Urgent Appeals

Extended Introduction: Urgent Appeals, theory and practice

A need for dialogue

Many people across Asia are frustrated by the widespread lack of respect for human rights in their countries. Some may be unhappy about the limitations on the freedom of expression or restrictions on privacy, while some are affected by police brutality and military killings. Many others are frustrated with the absence of rights on labour issues, the environment, gender and the like. Yet the expression of this frustration tends to stay firmly in the private sphere. People complain among friends and family and within their social circles, but often on a low profile basis. This kind of public discourse is not usually an effective measure of the situation in a country because it is so hard to monitor. Though the media may cover the issues in a broad manner they rarely broadcast the private fears and anxieties of the average person. And along with censorship – a common blight in Asia – there is also often a conscious attempt in the media to reflect a positive or at least sober mood at home, where expressions of domestic malcontent are discouraged as unfashionably unpatriotic. Talking about issues like torture is rarely encouraged in the public realm.
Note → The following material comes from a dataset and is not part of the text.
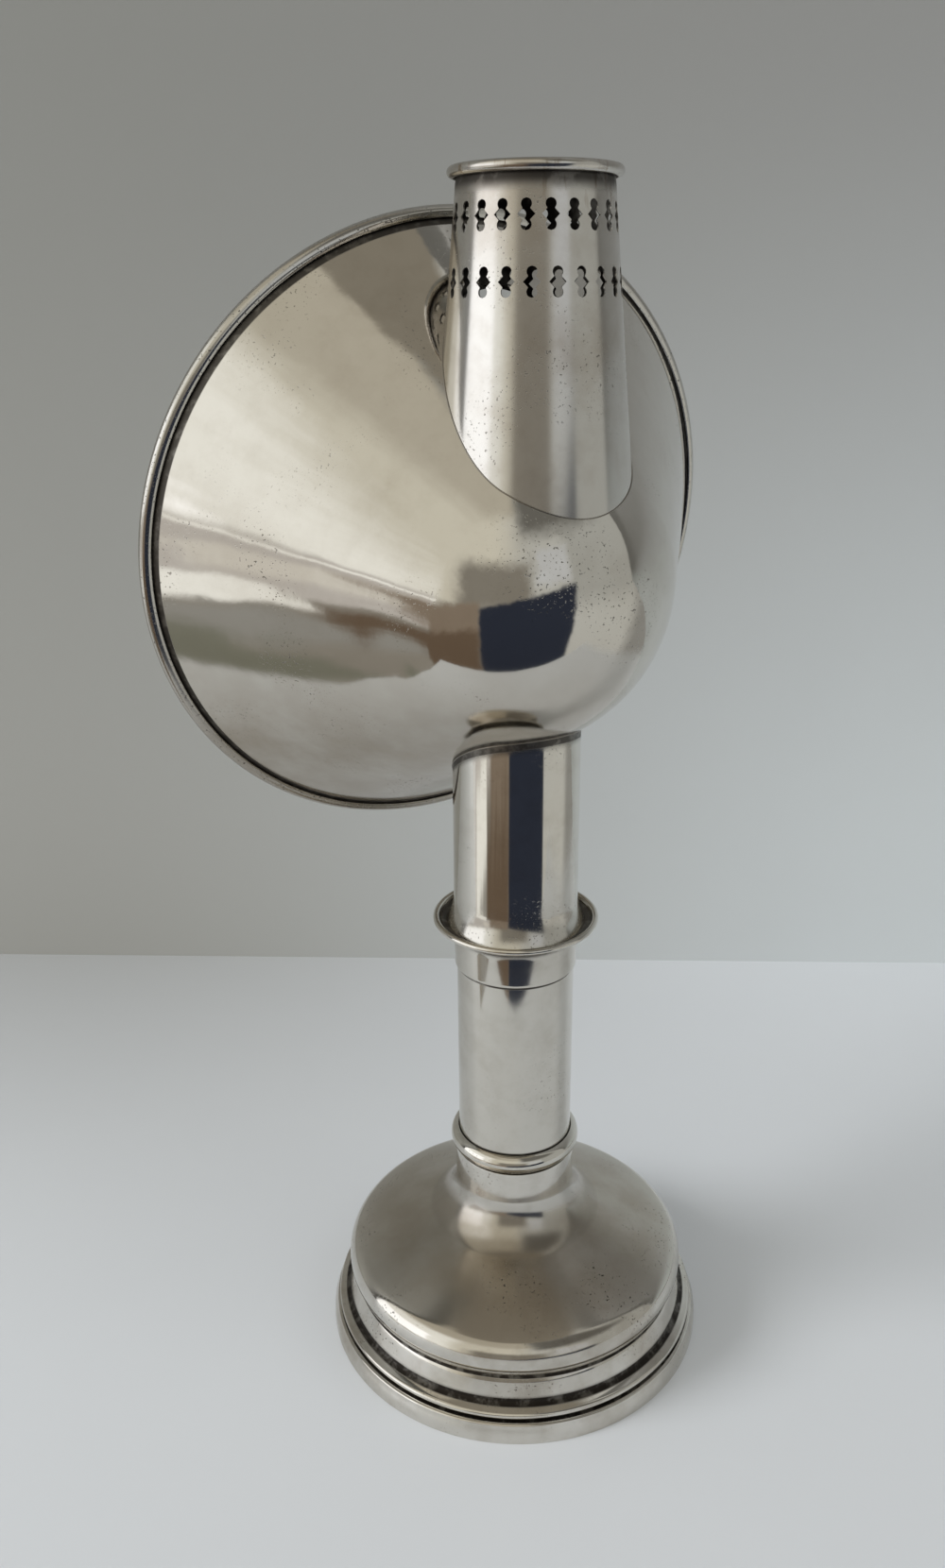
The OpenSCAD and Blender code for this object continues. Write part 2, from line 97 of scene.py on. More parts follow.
def soften(outline, r, least=25):
    """Rounds each corner of a closed outline that turns by more than least degrees."""
    p = np.array(outline, float)
    p = p[np.linalg.norm(p - np.roll(p, 1, 0), axis=1) > 1e-4]
    area = (p[:, 0] * np.roll(p[:, 1], -1) - np.roll(p[:, 0], -1) * p[:, 1]).sum()
    p = p if area > 0 else p[::-1]
    turn = turns(p)
    soft = []
    for i, c in enumerate(p):
        a, b = p[i - 1], p[(i + 1) % len(p)]
        if abs(turn[i]) < math.radians(least) or c[0] < 1e-6:
            soft.append(tuple(c))
            continue
        start = c + (a - c) * min(0.4, r / np.linalg.norm(a - c))
        end = c + (b - c) * min(0.4, r / np.linalg.norm(b - c))
        for t in (0, 0.25, 0.5, 0.75, 1):
            soft.append(tuple((1 - t) ** 2 * start + 2 * t * (1 - t) * c + t * t * end))
    return soft


def hollows(outline, reach=0.9):
    """How hollow (above 0) or proud (below 0) a closed outline is near each of its points."""
    p = np.array(outline, float)
    turn = turns(p)
    s = np.concatenate([[0], np.cumsum(np.linalg.norm(np.diff(p, axis=0), axis=1))])
    whole = s[-1] + np.linalg.norm(p[0] - p[-1])
    gap = np.abs(s[:, None] - s[None, :])
    gap = np.minimum(gap, whole - gap)
    return -(np.exp(-(gap / reach) ** 2) * turn[None, :]).sum(1)


# ---- Meshes ----

def mesh_object(name, verts, faces, place=None, sharp=32, **attributes):
    """A smooth mesh object. The verts are in mm, and place is a matrix whose shift is in mm."""
    mesh = bpy.data.meshes.new(name)
    mesh.from_pydata([tuple(c * MM for c in v) for v in verts], [], faces)
    mesh.validate()
    mesh.shade_smooth()
    mesh.set_sharp_from_angle(angle=math.radians(sharp))
    for key, values in attributes.items():
        mesh.attributes.new(key, "FLOAT", "POINT").data.foreach_set("value", np.array(values, np.float32))
    obj = bpy.data.objects.new(name, mesh)
    bpy.context.scene.collection.objects.link(obj)
    if place is not None:
        obj.matrix_world = Matrix.Translation(place.translation * MM) @ place.to_3x3().to_4x4()
    bpy.context.view_layer.update()
    return obj


def lathe(name, outline, place=None, segments=SEGMENTS, round_r=0.12, sharp=32):
    """Spins a closed outline round Z. A point on the axis becomes one vertex."""
    outline = soften(outline, round_r)
    hollow = hollows(outline)
    verts, rings, crease = [], [], []
    for (r, z), h in zip(outline, hollow):
        count = 1 if r < 1e-6 else segments
        rings.append(range(len(verts), len(verts) + count))
        crease += [h] * count
        angles = [2 * math.pi * j / segments for j in range(count)]
        verts += [(r * math.cos(t), r * math.sin(t), z) for t in angles]
    faces = []
    for a, b in zip(rings, rings[1:] + rings[:1]):
        if len(a) == 1 and len(b) == 1:
            continue
        for j in range(segments):
            k = (j + 1) % segments
            corners = [a[j % len(a)], a[k % len(a)], b[k % len(b)], b[j % len(b)]]
            faces.append(tuple(dict.fromkeys(corners)))
    return mesh_object(name, verts, faces, place, sharp, crease=crease)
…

There may also be unwritten, possibly unconscious social taboos that stop the public reflection of private grievances. Where authoritarian control is tight, sophisticated strategies are put into play by equally sophisticated media practices to keep complaints out of the public space, sometimes very subtly. In other places an inner consensus is influenced by the privileged section of a society, which can control social expression of those less fortunate. Moral and ethical qualms can also be an obstacle. In this way, causes for complaint go unaddressed, un-discussed and unresolved and oppression in its many forms, self perpetuates. For any action to arise out of private frustration, people need ways to get these issues into the public sphere.